_Short problem_
Print the complete set of entries exactly.

****************

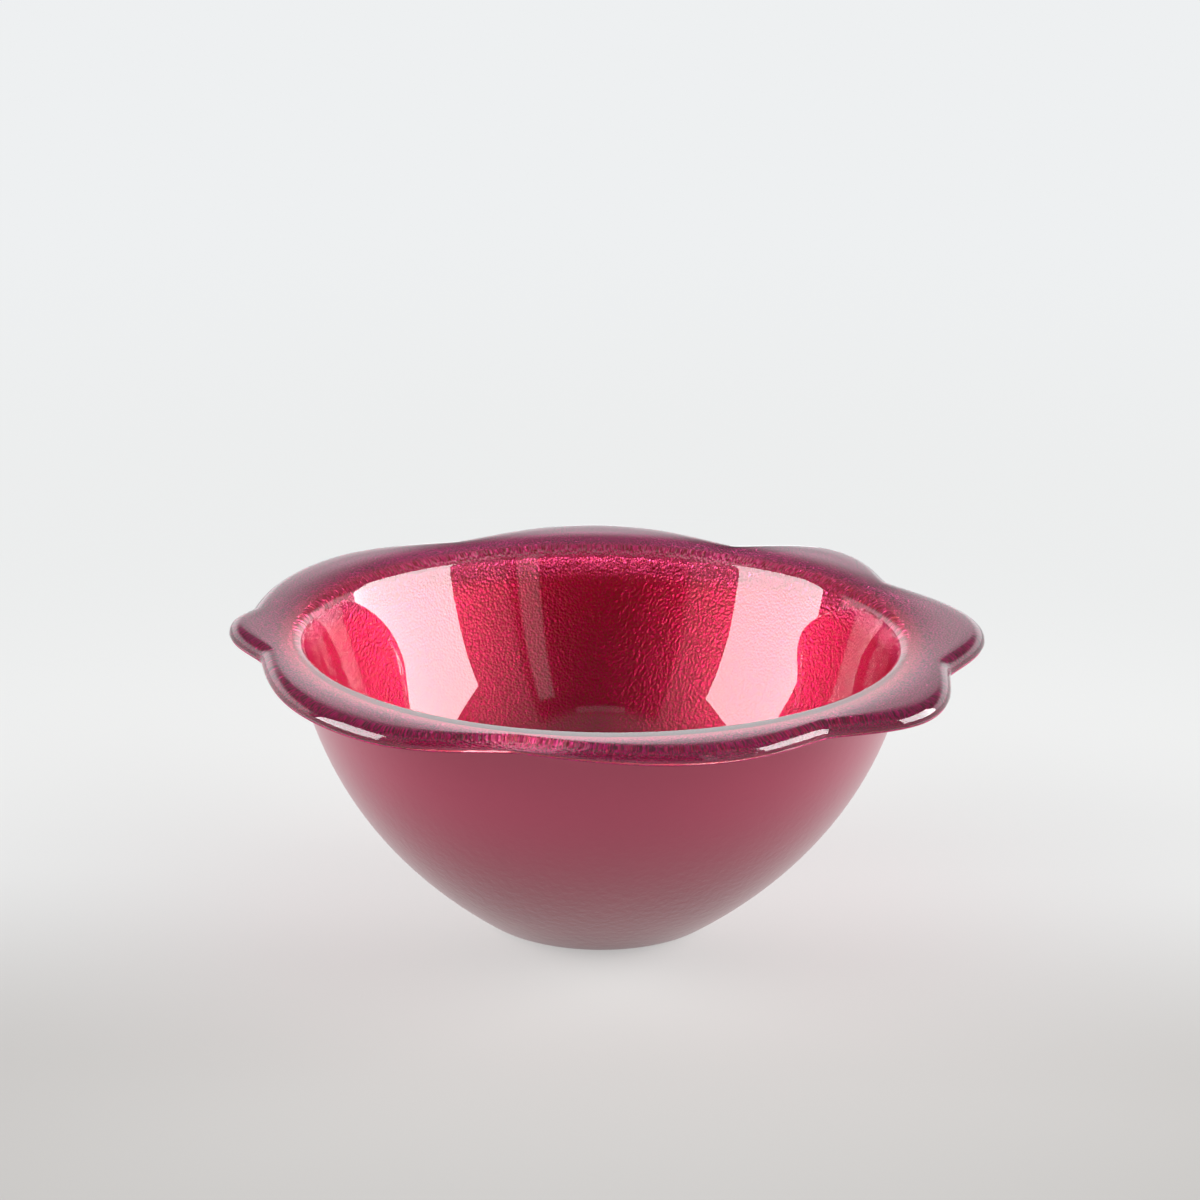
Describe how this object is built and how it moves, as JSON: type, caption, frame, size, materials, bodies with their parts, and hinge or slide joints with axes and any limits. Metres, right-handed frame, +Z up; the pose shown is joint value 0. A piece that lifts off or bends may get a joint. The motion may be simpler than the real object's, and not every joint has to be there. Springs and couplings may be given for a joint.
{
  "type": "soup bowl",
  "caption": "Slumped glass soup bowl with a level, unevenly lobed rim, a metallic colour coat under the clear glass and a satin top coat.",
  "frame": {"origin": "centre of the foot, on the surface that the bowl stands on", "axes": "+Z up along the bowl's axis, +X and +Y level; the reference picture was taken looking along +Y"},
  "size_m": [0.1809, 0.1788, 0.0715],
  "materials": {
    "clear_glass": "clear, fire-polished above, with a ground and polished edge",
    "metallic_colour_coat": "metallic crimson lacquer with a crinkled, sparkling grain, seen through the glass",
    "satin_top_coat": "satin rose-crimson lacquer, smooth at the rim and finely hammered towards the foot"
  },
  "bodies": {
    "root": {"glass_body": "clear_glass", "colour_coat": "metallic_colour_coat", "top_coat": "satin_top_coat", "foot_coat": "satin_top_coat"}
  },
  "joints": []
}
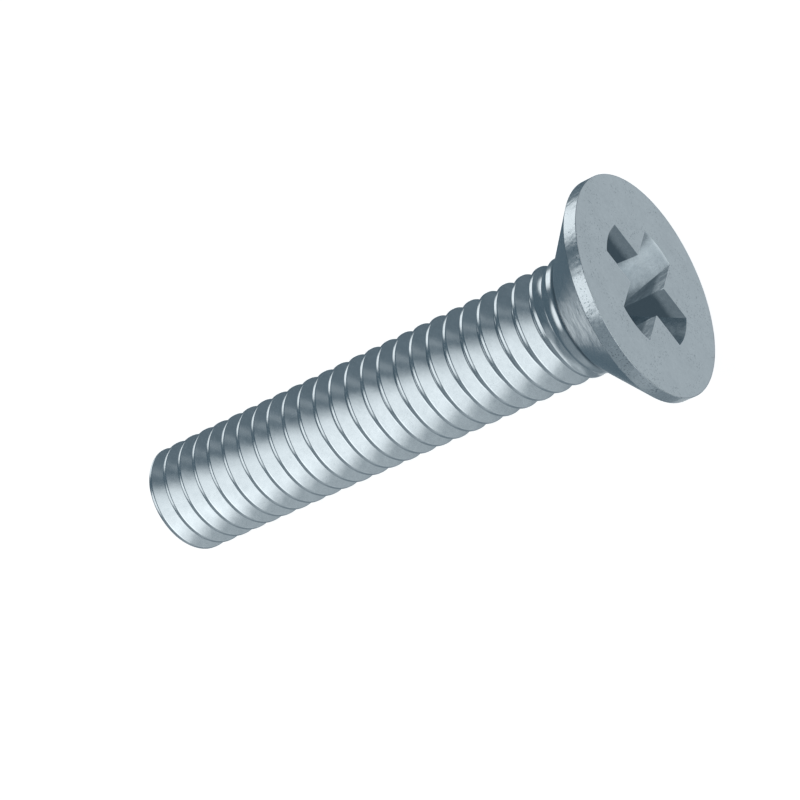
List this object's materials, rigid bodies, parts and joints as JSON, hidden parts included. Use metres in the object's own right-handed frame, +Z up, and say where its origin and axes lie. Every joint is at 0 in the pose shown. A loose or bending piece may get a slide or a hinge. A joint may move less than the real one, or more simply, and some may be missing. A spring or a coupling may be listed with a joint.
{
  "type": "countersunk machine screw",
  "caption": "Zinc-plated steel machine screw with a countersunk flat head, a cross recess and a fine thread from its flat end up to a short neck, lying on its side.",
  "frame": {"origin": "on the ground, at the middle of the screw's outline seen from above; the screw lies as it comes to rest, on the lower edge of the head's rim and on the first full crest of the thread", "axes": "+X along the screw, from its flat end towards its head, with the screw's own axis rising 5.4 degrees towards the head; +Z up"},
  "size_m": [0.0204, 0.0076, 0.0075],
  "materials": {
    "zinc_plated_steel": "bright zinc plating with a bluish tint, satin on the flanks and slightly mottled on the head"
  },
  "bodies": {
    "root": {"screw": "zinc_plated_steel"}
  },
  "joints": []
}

****************

_Answer to this problem_
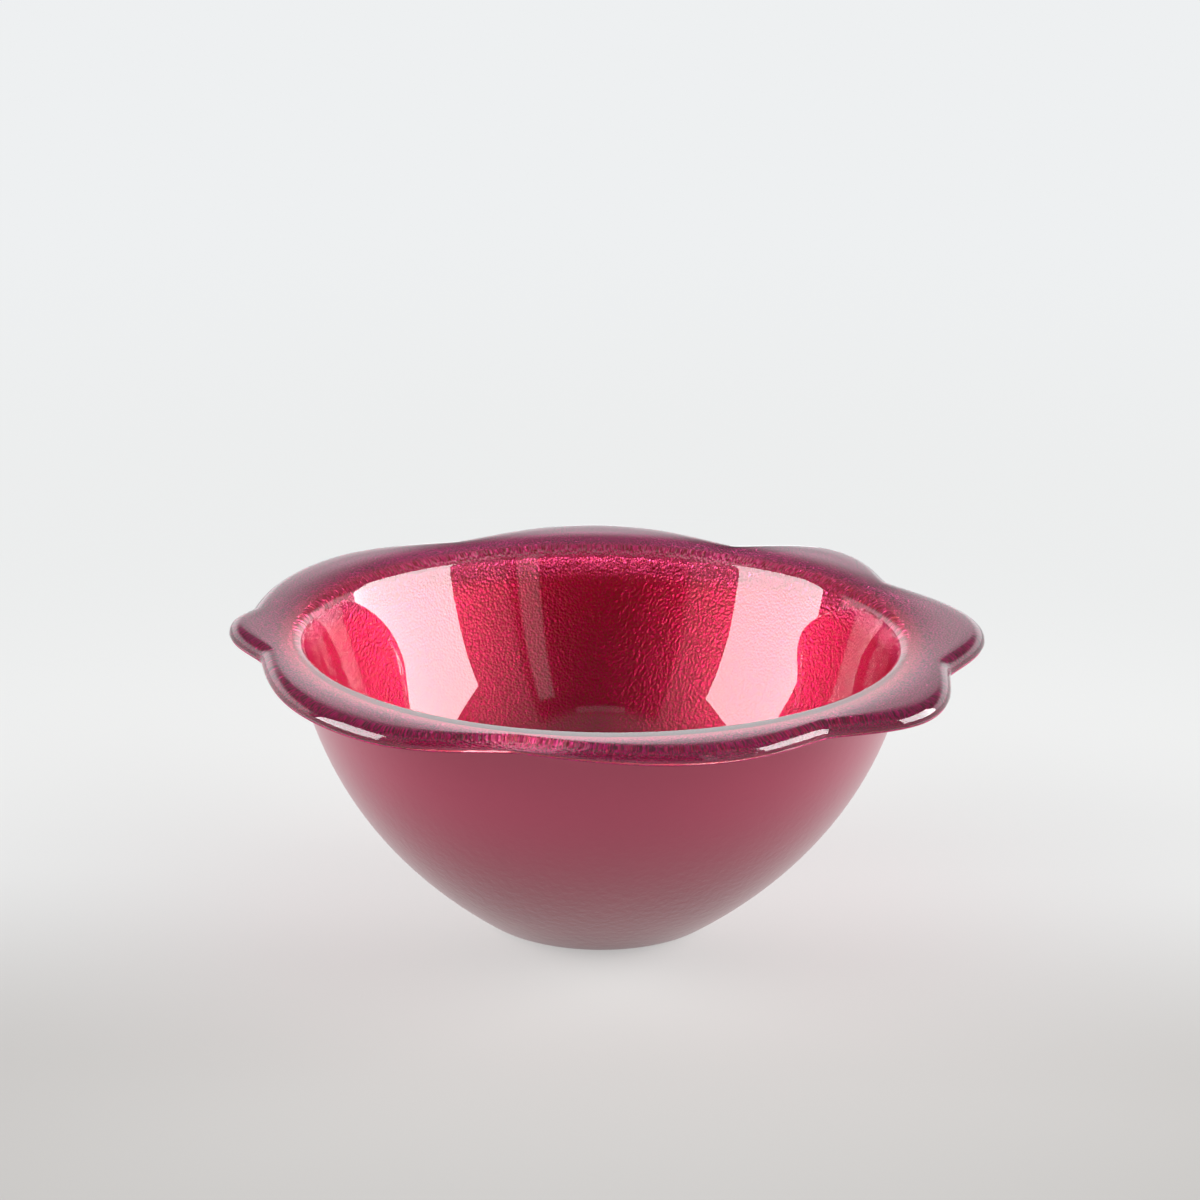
Describe how this object is built and how it moves, as JSON: type, caption, frame, size, materials, bodies with their parts, and hinge or slide joints with axes and any limits. Metres, right-handed frame, +Z up; the pose shown is joint value 0. A piece that lifts off or bends may get a joint. The motion may be simpler than the real object's, and not every joint has to be there. Springs and couplings may be given for a joint.
{
  "type": "soup bowl",
  "caption": "Slumped glass soup bowl with a level, unevenly lobed rim, a metallic colour coat under the clear glass and a satin top coat.",
  "frame": {"origin": "centre of the foot, on the surface that the bowl stands on", "axes": "+Z up along the bowl's axis, +X and +Y level; the reference picture was taken looking along +Y"},
  "size_m": [0.1809, 0.1788, 0.0715],
  "materials": {
    "clear_glass": "clear, fire-polished above, with a ground and polished edge",
    "metallic_colour_coat": "metallic crimson lacquer with a crinkled, sparkling grain, seen through the glass",
    "satin_top_coat": "satin rose-crimson lacquer, smooth at the rim and finely hammered towards the foot"
  },
  "bodies": {
    "root": {"glass_body": "clear_glass", "colour_coat": "metallic_colour_coat", "top_coat": "satin_top_coat", "foot_coat": "satin_top_coat"}
  },
  "joints": []
}
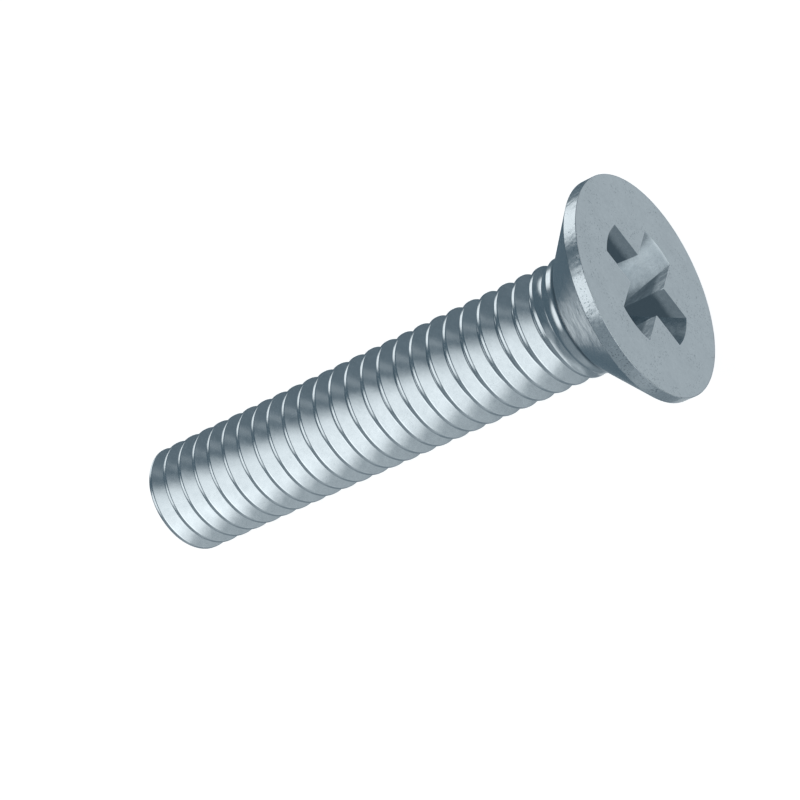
List this object's materials, rigid bodies, parts and joints as JSON, hidden parts included. Use metres in the object's own right-handed frame, +Z up, and say where its origin and axes lie. Every joint is at 0 in the pose shown. A loose or bending piece may get a slide or a hinge. A joint may move less than the real one, or more simply, and some may be missing. A spring or a coupling may be listed with a joint.
{
  "type": "countersunk machine screw",
  "caption": "Zinc-plated steel machine screw with a countersunk flat head, a cross recess and a fine thread from its flat end up to a short neck, lying on its side.",
  "frame": {"origin": "on the ground, at the middle of the screw's outline seen from above; the screw lies as it comes to rest, on the lower edge of the head's rim and on the first full crest of the thread", "axes": "+X along the screw, from its flat end towards its head, with the screw's own axis rising 5.4 degrees towards the head; +Z up"},
  "size_m": [0.0204, 0.0076, 0.0075],
  "materials": {
    "zinc_plated_steel": "bright zinc plating with a bluish tint, satin on the flanks and slightly mottled on the head"
  },
  "bodies": {
    "root": {"screw": "zinc_plated_steel"}
  },
  "joints": []
}